Neighboring Pennsylvania, which has no severance tax, recently passed legislation requiring companies drilling in the Marcellus Shale region to pay an impact fee to help fund various state and local government programs but retaining an effective tax rate that's well below what many other major natural-gas producing states require.

Kasich has expressed public support for such impact fees in Ohio, and he is expected to unveil a program to provide funding for local governments to help them manage local impacts from drilling activity. But the person close to the administration said the administration believes hiking severance taxes and cutting income taxes statewide would have a broader potential impact on Ohio's struggling economy.

About 70 percent of Ohio small businesses pay their taxes through the income tax.

By exempting smaller wells, those producing less than 10,000 cubic feet of natural gas annually, the administration expects to spare 90 percent of drillers and focus the tax hike on big producers.

Hydraulic fracturing involves blasting huge amounts of chemically laced water into the earth to force oil and gas deposits from shale.

Big energy companies would pay a 1.5 percent severance tax for the first year of the plan and could apply to extend that rate for a second year if they hadn't yet recouped their start-up costs.

Gary Gudmundson, a spokesman for the Ohio Department of Taxation, said the effective tax rates currently are 3 cents per 1,000 cubic feet of natural gas and 20 cents per barrel of oil, higher because of fees assessed on producers for reclamation projects.

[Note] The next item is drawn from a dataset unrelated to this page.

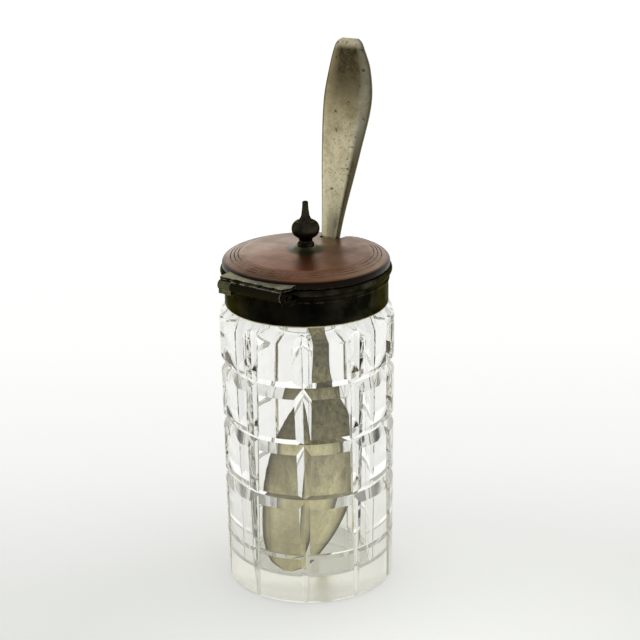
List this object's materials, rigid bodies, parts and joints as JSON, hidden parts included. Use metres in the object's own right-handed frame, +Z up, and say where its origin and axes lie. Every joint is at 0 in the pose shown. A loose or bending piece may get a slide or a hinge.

The Service Employees International Union, District 1199, which represents 35,000 health care, social services and public sector workers across Ohio, West Virginia and Kentucky, called for Kasich to take further government cuts - particularly those affecting local governments - off the table in favor of a higher severance tax on oil and gas producers.

"We've tried the cut-and-see approach, and it has not made Ohio's economy stronger compared to other states, and it is unlikely that any further reduction in revenue will have a different outcome," president Becky Williams said in a statement.

U.S. Bureau of Labor Statistics figures released Tuesday found Ohio gained 62,500 jobs from January 2011 to January 2012.

Like the tax proposal, Kasich's intent to implement Jackson's plan for Cleveland schools was facing opposition even before it was formally introduced.

The mayor controls schools through an appointed board. He wants to overhaul failing schools and work closer with high-performing charter schools through a plan that calls for reassigning teachers without regard to seniority.

The Ohio Education Association joined the Ohio Federation of Teachers, which represents Cleveland teachers, on Tuesday to condemn Jackson's plan as a repeat of a collective bargaining overhaul Ohio voters rejected last fall.

The union called it "a renewed effort to scapegoat teachers by attacking collective bargaining rights and silencing classroom professionals."